Maybe we should remove the valid checks and instead add something like an is_valid instance to check if the datetime values make sense?

is the next best thing, and I would totally go for this option for now.


However, I feel that it's not ideal - in comparison to valid, any information about "what field is invalid and how it is invalid" is lost (which is fine for most applications, but still - valid provides it), and it's easy to neglect checking the is_valid attribute (a user writing an application using the KS parser might not even know there is such attribute, let alone that they are supposed to check its value in their application code).

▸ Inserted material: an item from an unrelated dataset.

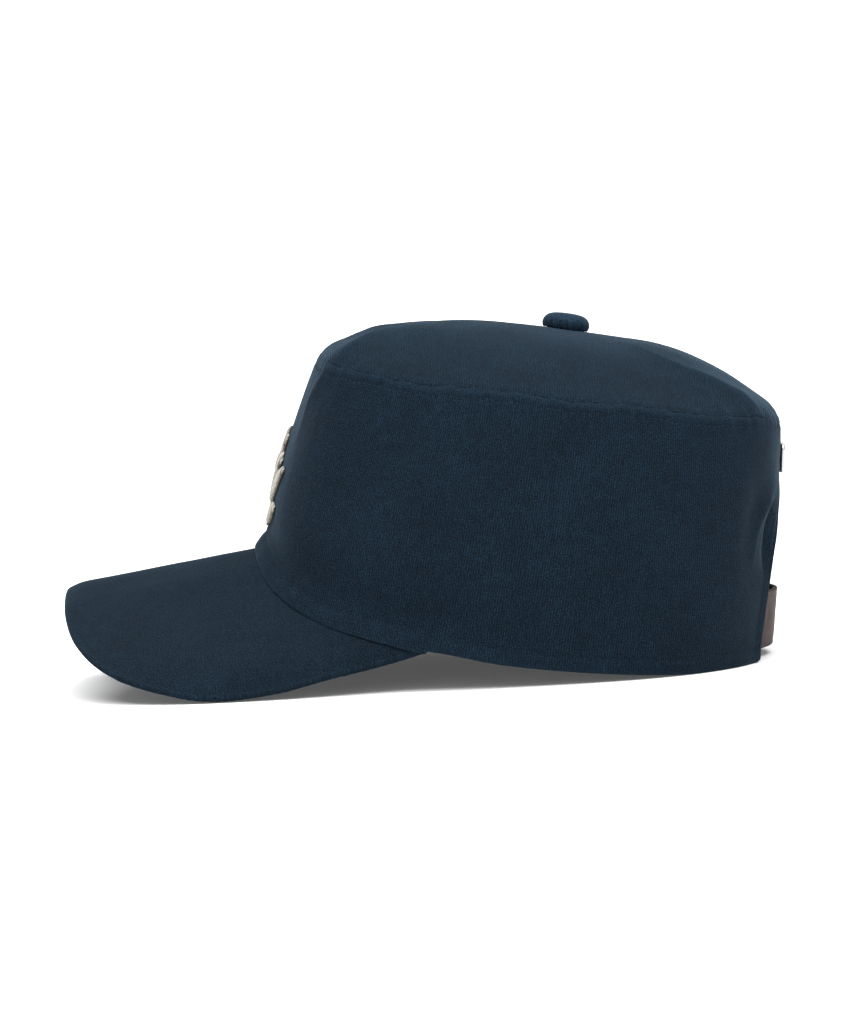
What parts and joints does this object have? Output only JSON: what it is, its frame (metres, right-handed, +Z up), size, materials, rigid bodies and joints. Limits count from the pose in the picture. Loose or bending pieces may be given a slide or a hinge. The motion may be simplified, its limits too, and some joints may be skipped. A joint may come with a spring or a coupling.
{
  "type": "pillbox cap",
  "caption": "Cloth pillbox cap with a domed oval top, an arched peak, a back arch opening with a leather strap and a raised front emblem.",
  "frame": {"origin": "on the surface that the cap rests on, under the middle of its bounding box", "axes": "+X to the wearer's left, +Y from the peak to the back of the cap, +Z up from the surface"},
  "size_m": [0.1686, 0.2792, 0.1355],
  "materials": {
    "navy_twill": "matte cotton twill",
    "peak_cloth": "smooth matte cotton over a stiff board",
    "brown_leather": "satin",
    "grey_thread": "padded satin-stitch embroidery",
    "polished_steel": "polished"
  },
  "bodies": {
    "root": {"crown_wall": "navy_twill", "crown_top": "navy_twill", "button": "navy_twill", "peak": "peak_cloth", "strap": "brown_leather", "strap_buckle": "polished_steel", "front_emblem": "grey_thread", "back_plate": "polished_steel"}
  },
  "joints": []
}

Therefore, I think that the valid proposal (https://github.com/kaitai-io/kaitai_struct/issues/435) should be extended to include an option to make some valid failure non-fatal but still requiring the user to handle it somehow. If they want to log it as a warning, it'll be simple. If they choose to ignore it, fine, but at least it will be their informed and deliberate decision. I'm not sure how the API for that should look like, but I think such feature would make sense.

Moreover, it wouldn't be useful only for valid failures, but for other failures as well - for example in https://github.com/kaitai-io/kaitai_struct/issues/183, there is a idea to produce a warning when a the runtime library detects a situation where a 64-bit integer reading will lead to a loss of precision (JavaScript stores all numbers as doubles, so any integer that would require more than 53 significant bits in order to be represented accurately (i.e. anything above 2^53 - 1 or below -(2^53 - 1)) will be approximated). This might be a non-fatal issue if the value does not have to be 100% precise, but perhaps there's no point in continuing the parsing when such situation happens and the issue is fatal - the user should be able to decide how to handle it.

armijnhemel commented 1 year ago

Just noting for reference: the ZIP specification also says in section 4.4.6 that there are certain situations where this field will only contain zeroes.